====== SOURCE MATERIAL
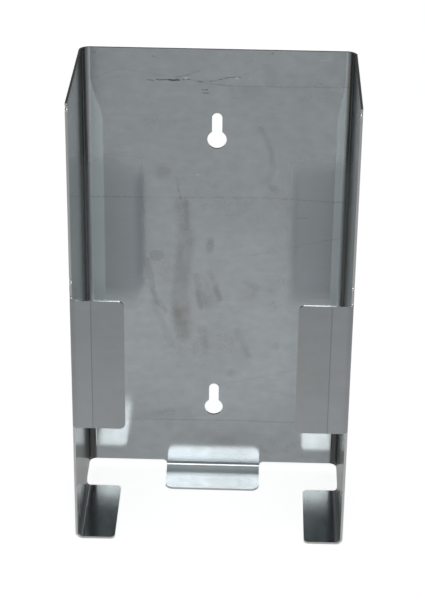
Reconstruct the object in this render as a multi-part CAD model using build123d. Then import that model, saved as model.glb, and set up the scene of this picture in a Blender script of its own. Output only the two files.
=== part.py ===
from build123d import *

import os

# A wall dispenser for one carton of disposable gloves. It is one blank of
# stainless sheet, cut and then folded on a press brake: a back panel, two side
# walls, a lip turned in from the front of each wall, a shelf tab turned in
# under each wall and a centre tab turned forward under the back panel.
#
# Frame, in millimetres: +X to the right, +Z up, the open front faces -Y. The
# rear face of the back panel lies in Y = 0, and the origin is midway between
# the entry circles of the two keyholes, on that face.

# --- Sheet and bends ---------------------------------------------------------
SHEET = 1.2                # sheet thickness
BACK_INSIDE = 4.0          # inside radius of the folds that leave the back panel
FLANGE_INSIDE = 2.0        # inside radius of the lips' and shelf tabs' folds

# --- Channel: back panel and side walls --------------------------------------
WIDTH = 140.0              # over the outer faces of the side walls
DEPTH = 82.0               # rear face to the front face of the lips
PANEL_HEIGHT = 243.0       # lower edge to top edge of the back panel

# --- Front lips --------------------------------------------------------------
LIP_WIDTH = 27.0           # outer face of the wall to the lip's free edge
LIP_HEIGHT = 72.5
LIP_RISE = 68.0            # panel's lower edge to the lip's lower edge
LIP_CORNER = 3.0           # rounding of the lip's free corners
RELIEF_RADIUS = 0.9        # round relief where a lip's fold ends

# --- Shelf tabs under the walls, centre tab under the panel ------------------
TAB_DROP = 5.4             # panel's lower edge down to the underside of the tabs
SHELF_WIDTH = 20.0         # outer face of the wall to the shelf tab's free edge
SHELF_SETBACK = 22.4       # rear face to the shelf tab's rear edge
SHELF_STEP = 5.9           # shelf tab's front edge behind the wall's front edge
SHELF_CORNER = 2.8
TAB_WIDTH = 51.5
TAB_REACH = 23.0           # rear face to the centre tab's front edge
TAB_CORNER = 4.5
ROOT_RADIUS = 2.5          # inner corners where a tab grows out of its edge

# --- Nicks in the walls' front edges -----------------------------------------
NICK_RADIUS = 1.7
NICK_DEPTH = 1.2
TOP_NICK_DROP = 2.6        # wall's top edge to the upper nick's middle
LIP_NICK_RISE = 9.0        # lip's top edge to the lower nick's middle

# --- Keyholes ----------------------------------------------------------------
ENTRY_RADIUS = 5.0         # lets the screw head in
SLOT_RADIUS = 2.65         # seats on the screw shank
SLOT_RISE = 12.0           # entry centre to slot-end centre
LOWER_ENTRY_RISE = 35.0    # panel's lower edge to the lower entry's centre
UPPER_ENTRY_DROP = 49.0    # panel's top edge to the upper entry's centre

# --- Sizes that follow -------------------------------------------------------
BACK_OUTSIDE = BACK_INSIDE + SHEET
FLANGE_OUTSIDE = FLANGE_INSIDE + SHEET
KEYHOLE_PITCH = PANEL_HEIGHT - UPPER_ENTRY_DROP - LOWER_ENTRY_RISE
PANEL_BOTTOM = -KEYHOLE_PITCH / 2 - LOWER_ENTRY_RISE
PANEL_TOP = PANEL_BOTTOM + PANEL_HEIGHT
TAB_BOTTOM = PANEL_BOTTOM - TAB_DROP
SHELF_LINE = TAB_BOTTOM + FLANGE_OUTSIDE   # height where the shelf tabs' folds begin
TAB_LINE = TAB_BOTTOM + BACK_OUTSIDE       # height where the centre tab's fold begins
WALL_X = WIDTH / 2
WALL_FRONT = -(DEPTH - FLANGE_OUTSIDE)       # cut edge of the walls, and the lips' bend line
SHELF_REAR = -SHELF_SETBACK
SHELF_FRONT = WALL_FRONT + SHELF_STEP
LIP_BOTTOM = PANEL_BOTTOM + LIP_RISE
LIP_TOP = LIP_BOTTOM + LIP_HEIGHT
OVERLAP = 10.0                             # how far a turned strip runs back into the sheet it joins
CLEAR = 10.0                               # how far cutting shapes run past the sheet


def strip(outer_points, outside_radius):
    """Section of bent sheet: the path of its outer face, thickened to the inside of its folds."""
    outer = FilletPolyline(*outer_points, radius=outside_radius)
    return make_face(offset(outer, amount=SHEET, side=Side.RIGHT, closed=True).edges())


def both_sides(right_hand):
    """The right-hand shape and its mirror image on the left."""
    return right_hand + mirror(right_hand, about=Plane.YZ)


def channel():
    """Back panel and side walls: a U in plan, as tall as the panel."""
    plan = strip(
        [(-WALL_X, WALL_FRONT), (-WALL_X, 0), (WALL_X, 0), (WALL_X, WALL_FRONT)],
        BACK_OUTSIDE,
    )
    return extrude(Pos(0, 0, SHELF_LINE) * plan, amount=PANEL_TOP - SHELF_LINE, dir=(0, 0, 1))


def right_shelf():
    """Shelf tab: an L in front view, along the lower edge of the right wall."""
    section = strip(
        [(WALL_X, SHELF_LINE + OVERLAP), (WALL_X, TAB_BOTTOM), (WALL_X - SHELF_WIDTH, TAB_BOTTOM)],
        FLANGE_OUTSIDE,
    )
    rear = SHELF_REAR + ROOT_RADIUS
    shelf = extrude(Plane.XZ.offset(-rear) * section, amount=rear - SHELF_FRONT, dir=(0, -1, 0))
    return shelf


def side_outline():
    """What the blank's outline leaves of a wall and its shelf tab, seen from the side."""
    below = TAB_BOTTOM - CLEAR
    above = PANEL_TOP + CLEAR
    with BuildSketch(Plane.YZ) as outline:
        with BuildLine():
            Polyline(
                (SHELF_REAR, PANEL_BOTTOM - ROOT_RADIUS),
                (SHELF_REAR, below),
                (SHELF_FRONT, below),
                (SHELF_FRONT, SHELF_LINE),
            )
            TangentArc(
                (SHELF_FRONT, SHELF_LINE),
                (WALL_FRONT, SHELF_LINE + SHELF_STEP),
                tangent=(-1, 0),
            )
            Polyline(
                (WALL_FRONT, SHELF_LINE + SHELF_STEP),
                (WALL_FRONT, above),
                (CLEAR, above),
                (CLEAR, PANEL_BOTTOM),
                (SHELF_REAR + ROOT_RADIUS, PANEL_BOTTOM),
            )
            TangentArc(
                (SHELF_REAR + ROOT_RADIUS, PANEL_BOTTOM),
                (SHELF_REAR, PANEL_BOTTOM - ROOT_RADIUS),
                tangent=(-1, 0),
            )
        make_face()
    return extrude(outline.sketch, amount=WALL_X + CLEAR, both=True)


def shelf_corners():
    """Trims the free corners of both shelf tabs, seen from above."""
    free_edge = WALL_X - SHELF_WIDTH
    middle = (SHELF_REAR + SHELF_FRONT) / 2
    length = SHELF_REAR - SHELF_FRONT
    reach = SHELF_WIDTH - FLANGE_OUTSIDE
    zone = Pos(free_edge + reach / 2, middle) * Rectangle(reach, length)
    kept = fillet(zone.vertices().group_by(Axis.X)[0], SHELF_CORNER)
    waste = extrude(Pos(0, 0, TAB_BOTTOM - CLEAR) * (zone - kept), amount=2 * CLEAR, dir=(0, 0, 1))
    return both_sides(waste)


def right_lip():
    """Front lip: a hook in plan, with the two corners of its free edge rounded."""
    plan = strip(
        [(WALL_X, WALL_FRONT + OVERLAP), (WALL_X, -DEPTH), (WALL_X - LIP_WIDTH, -DEPTH)],
        FLANGE_OUTSIDE,
    )
    lip = extrude(Pos(0, 0, LIP_BOTTOM) * plan, amount=LIP_HEIGHT, dir=(0, 0, 1))
    free_corners = lip.edges().filter_by(Axis.Y).group_by(Axis.X)[0]
    return fillet(free_corners, LIP_CORNER)


def centre_tab():
    """Centre tab: an L in side view, flared at its root where it leaves the panel."""
    section = strip(
        [(0, TAB_LINE + OVERLAP), (0, TAB_BOTTOM), (-TAB_REACH, TAB_BOTTOM)],
        BACK_OUTSIDE,
    )
    half = TAB_WIDTH / 2
    root = half + ROOT_RADIUS
    tab = extrude(Plane.YZ * section, amount=root, both=True)
    with BuildSketch(Plane.XZ) as outline:
        with BuildLine():
            Polyline((0, TAB_BOTTOM), (half, TAB_BOTTOM), (half, PANEL_BOTTOM - ROOT_RADIUS))
            TangentArc(
                (half, PANEL_BOTTOM - ROOT_RADIUS),
                (root, PANEL_BOTTOM),
                tangent=(0, 1),
            )
            Polyline((root, PANEL_BOTTOM), (root, PANEL_BOTTOM + CLEAR), (0, PANEL_BOTTOM + CLEAR))
            mirror(about=Plane.YZ)
        make_face()
    tab &= extrude(outline.sketch, amount=TAB_REACH)
    free_corners = tab.edges().filter_by(Axis.Z).group_by(Axis.Y)[0]
    return fillet(free_corners, TAB_CORNER)


def wall_nicks():
    """Half-moon nicks in the front edges of the walls, and the round reliefs at the lips' folds."""
    nick_centre = WALL_FRONT - (NICK_RADIUS - NICK_DEPTH)
    nicks = [
        Pos(0, nick_centre, height) * Rot(0, 90, 0) * Cylinder(NICK_RADIUS, WIDTH + CLEAR)
        for height in (PANEL_TOP - TOP_NICK_DROP, LIP_TOP + LIP_NICK_RISE)
    ]
    reliefs = [
        Pos(0, WALL_FRONT, height) * Rot(0, 90, 0) * Cylinder(RELIEF_RADIUS, WIDTH + CLEAR)
        for height in (LIP_BOTTOM, LIP_TOP)
    ]
    return nicks + reliefs


def keyhole():
    """Round entry with a slot rising from it, cut through the back panel."""
    slot = Pos(0, SLOT_RISE / 2) * SlotCenterToCenter(SLOT_RISE, 2 * SLOT_RADIUS, rotation=90)
    return extrude(Plane.XZ * (Circle(ENTRY_RADIUS) + slot), amount=CLEAR, both=True)


body = (channel() + both_sides(right_shelf())) & side_outline()
body -= shelf_corners()
body += both_sides(right_lip()) + centre_tab()
body -= wall_nicks()
body -= [Pos(0, 0, height) * keyhole() for height in (-KEYHOLE_PITCH / 2, KEYHOLE_PITCH / 2)]

os.makedirs("parts", exist_ok=True)
body.label = "folded_body"
export_step(body, "parts/folded_body.step")
print(f"keyhole pitch {KEYHOLE_PITCH:.1f} mm, overall {body.bounding_box().size}")
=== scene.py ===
# %% [markdown]
# # A wall dispenser for disposable gloves
#
# The real object is one sheet of stainless steel. A press cuts a flat blank, and a press brake
# folds it: a back panel, two side walls, a lip on the front of each wall, and three tabs that
# carry the carton. This lesson follows the same order. It draws the flat blank, folds it with
# Geometry Nodes, gives it the thickness of the sheet, and then spends its time on the metal.

# %% The fixed frame
import math

import bmesh
import bpy
from mathutils import Matrix, Vector


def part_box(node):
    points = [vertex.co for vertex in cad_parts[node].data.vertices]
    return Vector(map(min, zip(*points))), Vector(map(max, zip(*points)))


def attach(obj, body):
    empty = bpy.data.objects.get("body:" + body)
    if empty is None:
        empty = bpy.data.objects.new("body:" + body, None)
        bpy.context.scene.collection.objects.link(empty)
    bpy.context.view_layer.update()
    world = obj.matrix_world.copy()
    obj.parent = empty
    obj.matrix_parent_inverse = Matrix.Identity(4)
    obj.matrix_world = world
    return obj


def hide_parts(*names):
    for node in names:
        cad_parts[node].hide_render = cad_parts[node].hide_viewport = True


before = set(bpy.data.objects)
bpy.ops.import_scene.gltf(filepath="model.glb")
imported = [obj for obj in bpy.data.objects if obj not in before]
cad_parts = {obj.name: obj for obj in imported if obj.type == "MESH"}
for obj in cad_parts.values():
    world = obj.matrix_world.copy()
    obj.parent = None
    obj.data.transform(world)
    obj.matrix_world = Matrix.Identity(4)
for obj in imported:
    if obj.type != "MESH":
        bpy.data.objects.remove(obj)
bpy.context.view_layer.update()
low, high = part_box("folded_body")
print("folded_body", [round(v, 4) for v in low], [round(v, 4) for v in high])

# %% [markdown]
# ## Sizes of the blank
#
# Everything is in metres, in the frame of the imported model: X to the right, Z up, the open front
# towards -Y. Most sizes can be read from the model's box. What the box can't tell, such as the
# width of a lip, is named here. A fold keeps its length along the middle of the sheet, so the
# blank uses the middle radius: inside radius plus half the sheet.

# %% Sheet sizes
MM = 0.001
SHEET = 1.2 * MM
BACK_INSIDE = 4.0 * MM
FLANGE_INSIDE = 2.0 * MM
LIP_WIDTH = 27.0 * MM
LIP_HEIGHT = 72.5 * MM
LIP_RISE = 68.0 * MM
LIP_CORNER = 3.0 * MM
RELIEF_RADIUS = 0.9 * MM
TAB_DROP = 5.4 * MM
SHELF_WIDTH = 20.0 * MM
SHELF_SETBACK = 22.4 * MM
SHELF_STEP = 5.9 * MM
SHELF_CORNER = 2.8 * MM
TAB_WIDTH = 51.5 * MM
TAB_REACH = 23.0 * MM
TAB_CORNER = 4.5 * MM
ROOT_RADIUS = 2.5 * MM
NICK_RADIUS = 1.7 * MM
NICK_DEPTH = 1.2 * MM
TOP_NICK_DROP = 2.6 * MM
LIP_NICK_RISE = 9.0 * MM
ENTRY_RADIUS = 5.0 * MM
SLOT_RADIUS = 2.65 * MM
SLOT_RISE = 12.0 * MM
LOWER_ENTRY_RISE = 35.0 * MM
UPPER_ENTRY_DROP = 49.0 * MM

WALL_X = high.x
DEPTH = -low.y
PANEL_TOP = high.z
TAB_BOTTOM = low.z
PANEL_BOTTOM = TAB_BOTTOM + TAB_DROP
back_outside = BACK_INSIDE + SHEET
back_middle = BACK_INSIDE + SHEET / 2
back_length = back_middle * math.pi / 2
flange_outside = FLANGE_INSIDE + SHEET
flange_middle = FLANGE_INSIDE + SHEET / 2
flange_length = flange_middle * math.pi / 2

# %% [markdown]
# ## Where the folds lie on the blank
#
# On the flat blank `u` runs across and `v` runs up. On the back panel they are the same as X and
# Z. Past a fold, `u` or `v` goes on counting along the middle of the sheet, as a tape laid round
# the corner would. The folds that leave the back panel are rounder than those of the lips and
# the shelf tabs, so the three tabs start their folds at two heights and end at one level.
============
• [EXERCISE BRIEF]: Set down each line of the material verbatim, from the first line through the line that contains "PANEL_HEIGHT = 243.0".

• [OUTPUT FOR THIS EXERCISE]:
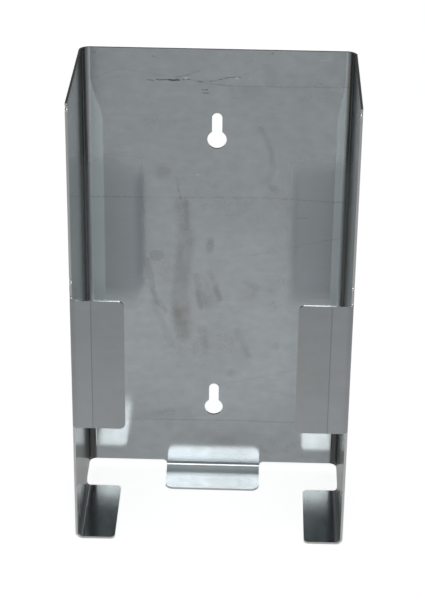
Reconstruct the object in this render as a multi-part CAD model using build123d. Then import that model, saved as model.glb, and set up the scene of this picture in a Blender script of its own. Output only the two files.
=== part.py ===
from build123d import *

import os

# A wall dispenser for one carton of disposable gloves. It is one blank of
# stainless sheet, cut and then folded on a press brake: a back panel, two side
# walls, a lip turned in from the front of each wall, a shelf tab turned in
# under each wall and a centre tab turned forward under the back panel.
#
# Frame, in millimetres: +X to the right, +Z up, the open front faces -Y. The
# rear face of the back panel lies in Y = 0, and the origin is midway between
# the entry circles of the two keyholes, on that face.

# --- Sheet and bends ---------------------------------------------------------
SHEET = 1.2                # sheet thickness
BACK_INSIDE = 4.0          # inside radius of the folds that leave the back panel
FLANGE_INSIDE = 2.0        # inside radius of the lips' and shelf tabs' folds

# --- Channel: back panel and side walls --------------------------------------
WIDTH = 140.0              # over the outer faces of the side walls
DEPTH = 82.0               # rear face to the front face of the lips
PANEL_HEIGHT = 243.0       # lower edge to top edge of the back panel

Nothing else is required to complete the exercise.